## Records supplied
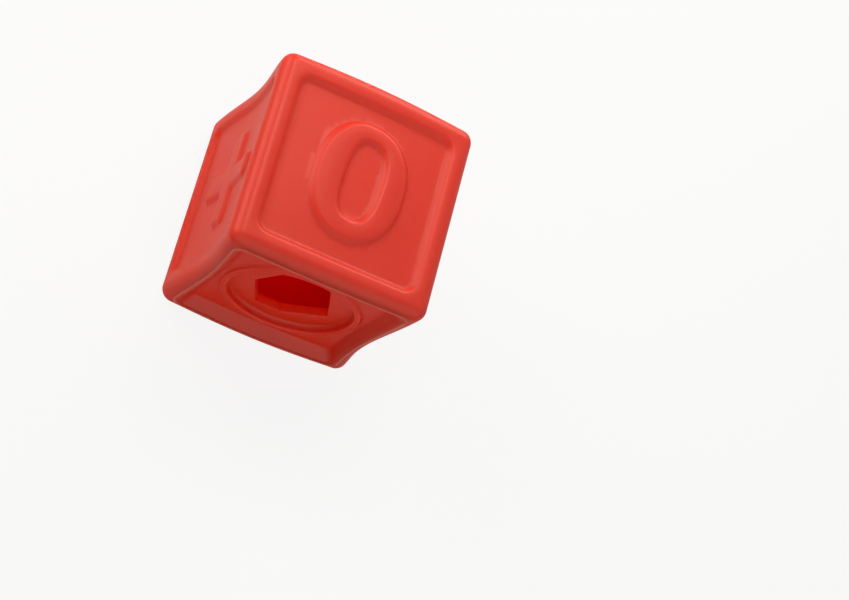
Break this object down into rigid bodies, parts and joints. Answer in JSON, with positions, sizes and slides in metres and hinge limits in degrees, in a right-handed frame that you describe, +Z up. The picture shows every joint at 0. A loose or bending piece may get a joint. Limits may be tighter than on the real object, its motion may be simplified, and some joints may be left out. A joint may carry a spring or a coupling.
{
  "type": "soft rubber number block",
  "caption": "Soft hollow rubber toy block with framed faces, raised signs, and a bonded open side with a raised ring and a trimmed cut-out.",
  "frame": {"origin": "middle of the resting face, on the surface the block stands on", "axes": "+Z up through the face with the zero, -Y out of the open side, +X to the right seen from the open side"},
  "size_m": [0.0549, 0.0574, 0.055],
  "materials": {
    "shell_rubber": "soft satin, one red through the whole moulding",
    "panel_rubber": "soft satin, the same red",
    "seam_bond": "set bond, slightly paler and glossier than the rubber"
  },
  "bodies": {
    "root": {"shell": "shell_rubber", "open_panel": "panel_rubber", "bond_seam": "seam_bond"}
  },
  "joints": []
}
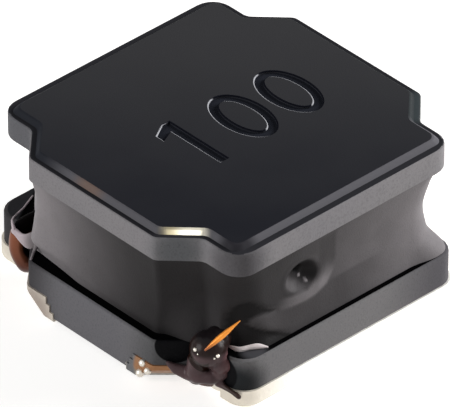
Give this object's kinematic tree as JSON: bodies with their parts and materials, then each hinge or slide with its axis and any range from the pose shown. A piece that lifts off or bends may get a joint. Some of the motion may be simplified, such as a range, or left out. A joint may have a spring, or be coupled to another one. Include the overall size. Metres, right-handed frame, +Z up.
{
  "type": "power inductor",
  "caption": "Low square surface-mount power inductor: ferrite drum core with notched plates, winding in magnetic resin, two soldered terminals.",
  "frame": {"origin": "centre of the underside, on the plane that the terminals rest on", "axes": "+Z up, away from the circuit board; +X along the two terminals, with both leads in the notches on the -X side; +Y from the front terminal to the rear terminal"},
  "size_m": [0.008, 0.008, 0.0041],
  "materials": {
    "ferrite": "dark grey nickel-zinc ferrite, satin, ground on top",
    "enamelled_wire": "copper under clear brown enamel, glossy",
    "resin": "cured resin loaded with magnetic powder, satin",
    "plating": "matte tin over silver",
    "solder": "bright solder",
    "flux": "hardened brown flux, glossy"
  },
  "bodies": {
    "root": {"drum_core": "ferrite", "winding": "enamelled_wire", "magnetic_resin": "resin", "front_terminal": "plating", "rear_terminal": "plating", "front_solder": "solder", "rear_solder": "solder", "front_flux_residue": "flux"}
  },
  "joints": []
}
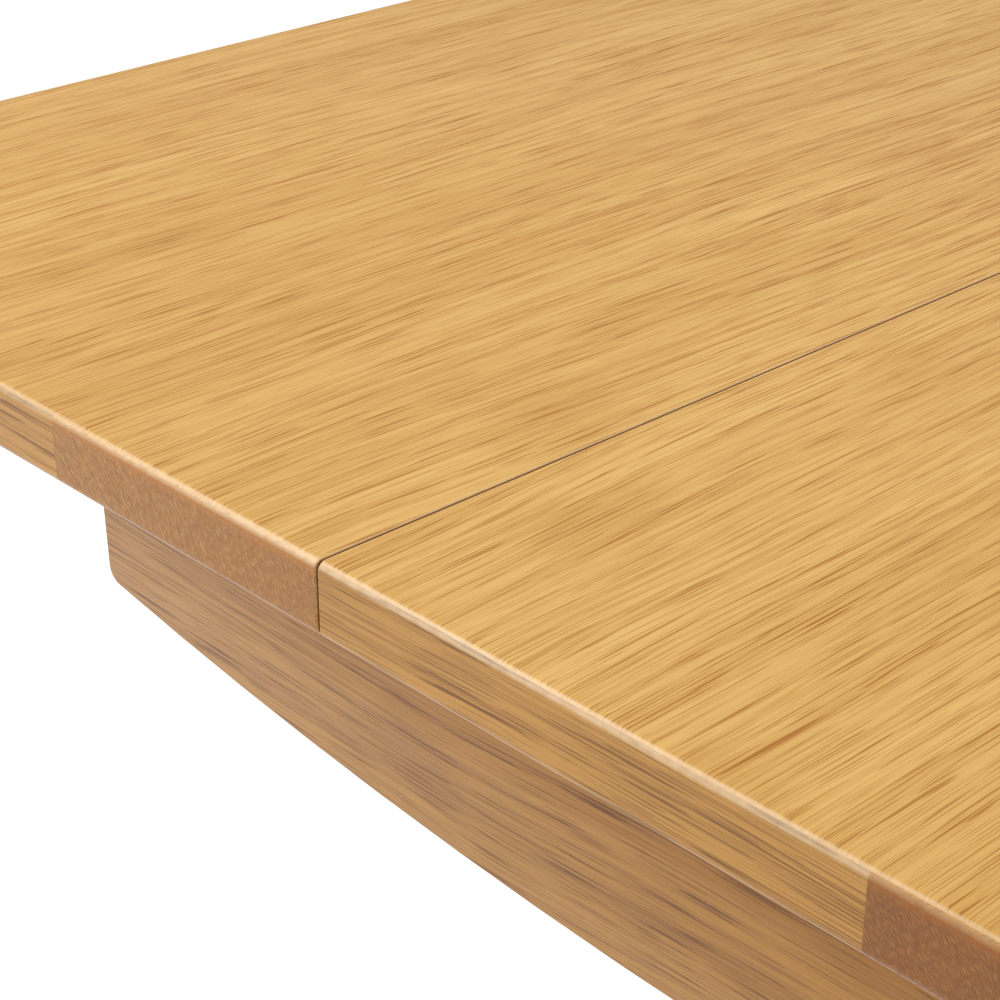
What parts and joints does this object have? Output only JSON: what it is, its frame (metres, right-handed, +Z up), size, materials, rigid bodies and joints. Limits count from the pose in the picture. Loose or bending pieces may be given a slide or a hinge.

## Your objective
Your task is to repeat the data exactly, with nothing left out.

## Exercise output
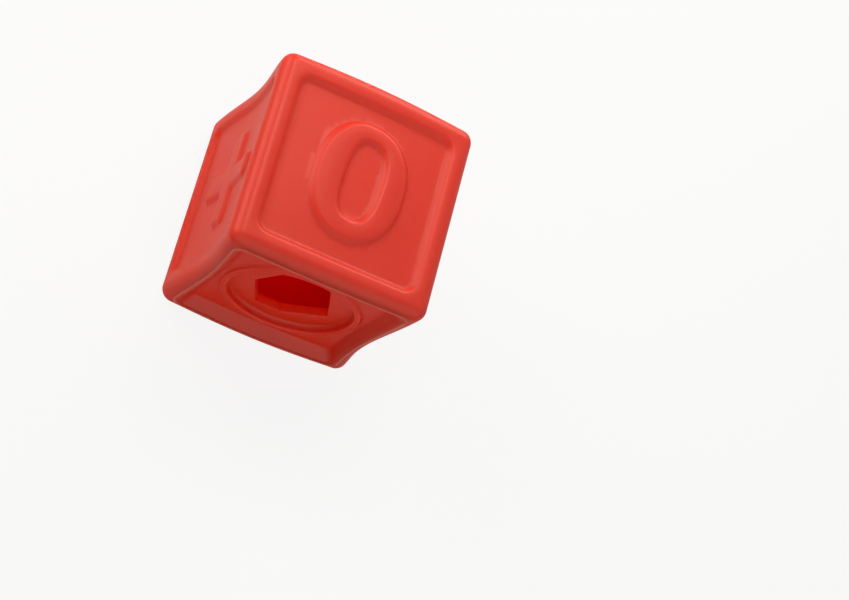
Break this object down into rigid bodies, parts and joints. Answer in JSON, with positions, sizes and slides in metres and hinge limits in degrees, in a right-handed frame that you describe, +Z up. The picture shows every joint at 0. A loose or bending piece may get a joint. Limits may be tighter than on the real object, its motion may be simplified, and some joints may be left out. A joint may carry a spring or a coupling.
{
  "type": "soft rubber number block",
  "caption": "Soft hollow rubber toy block with framed faces, raised signs, and a bonded open side with a raised ring and a trimmed cut-out.",
  "frame": {"origin": "middle of the resting face, on the surface the block stands on", "axes": "+Z up through the face with the zero, -Y out of the open side, +X to the right seen from the open side"},
  "size_m": [0.0549, 0.0574, 0.055],
  "materials": {
    "shell_rubber": "soft satin, one red through the whole moulding",
    "panel_rubber": "soft satin, the same red",
    "seam_bond": "set bond, slightly paler and glossier than the rubber"
  },
  "bodies": {
    "root": {"shell": "shell_rubber", "open_panel": "panel_rubber", "bond_seam": "seam_bond"}
  },
  "joints": []
}
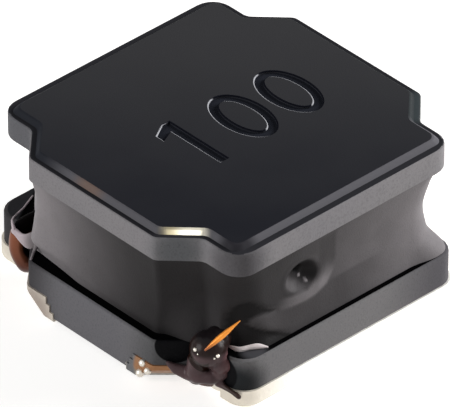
Give this object's kinematic tree as JSON: bodies with their parts and materials, then each hinge or slide with its axis and any range from the pose shown. A piece that lifts off or bends may get a joint. Some of the motion may be simplified, such as a range, or left out. A joint may have a spring, or be coupled to another one. Include the overall size. Metres, right-handed frame, +Z up.
{
  "type": "power inductor",
  "caption": "Low square surface-mount power inductor: ferrite drum core with notched plates, winding in magnetic resin, two soldered terminals.",
  "frame": {"origin": "centre of the underside, on the plane that the terminals rest on", "axes": "+Z up, away from the circuit board; +X along the two terminals, with both leads in the notches on the -X side; +Y from the front terminal to the rear terminal"},
  "size_m": [0.008, 0.008, 0.0041],
  "materials": {
    "ferrite": "dark grey nickel-zinc ferrite, satin, ground on top",
    "enamelled_wire": "copper under clear brown enamel, glossy",
    "resin": "cured resin loaded with magnetic powder, satin",
    "plating": "matte tin over silver",
    "solder": "bright solder",
    "flux": "hardened brown flux, glossy"
  },
  "bodies": {
    "root": {"drum_core": "ferrite", "winding": "enamelled_wire", "magnetic_resin": "resin", "front_terminal": "plating", "rear_terminal": "plating", "front_solder": "solder", "rear_solder": "solder", "front_flux_residue": "flux"}
  },
  "joints": []
}
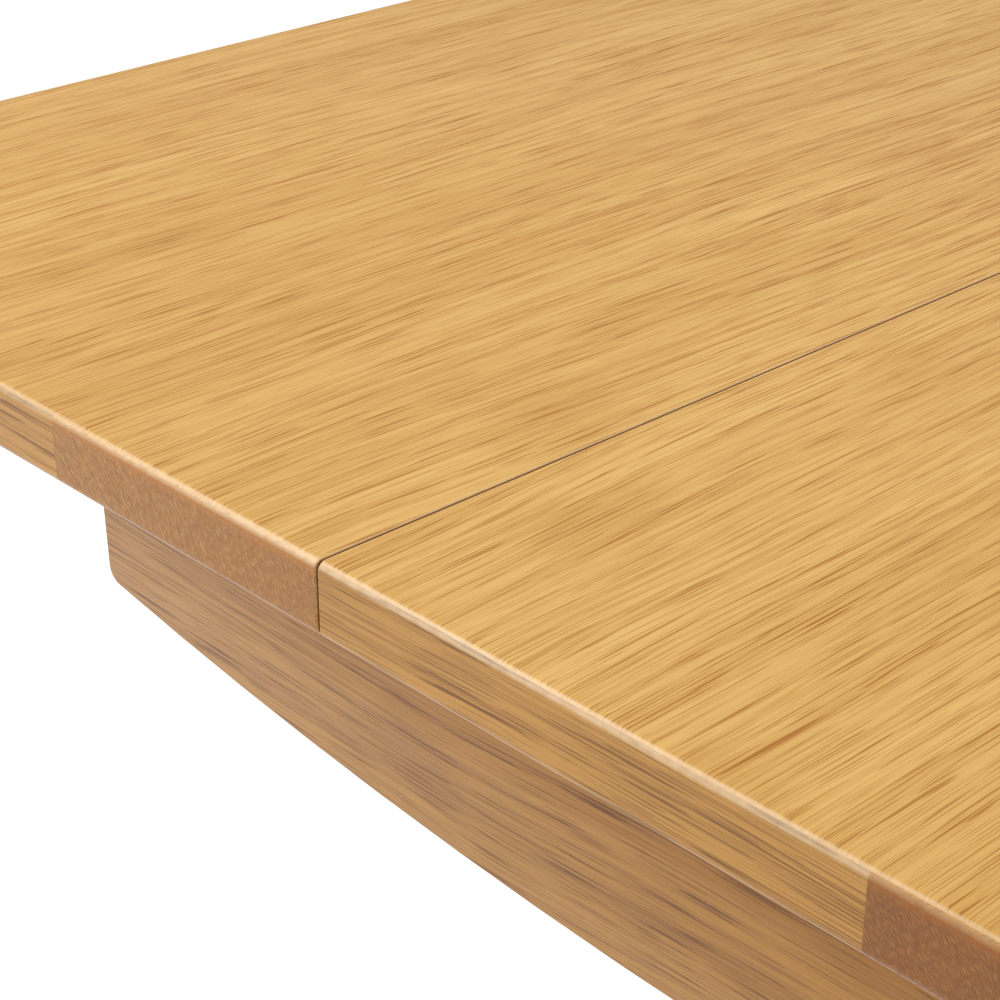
What parts and joints does this object have? Output only JSON: what it is, its frame (metres, right-handed, +Z up), size, materials, rigid bodies and joints. Limits count from the pose in the picture. Loose or bending pieces may be given a slide or a hinge.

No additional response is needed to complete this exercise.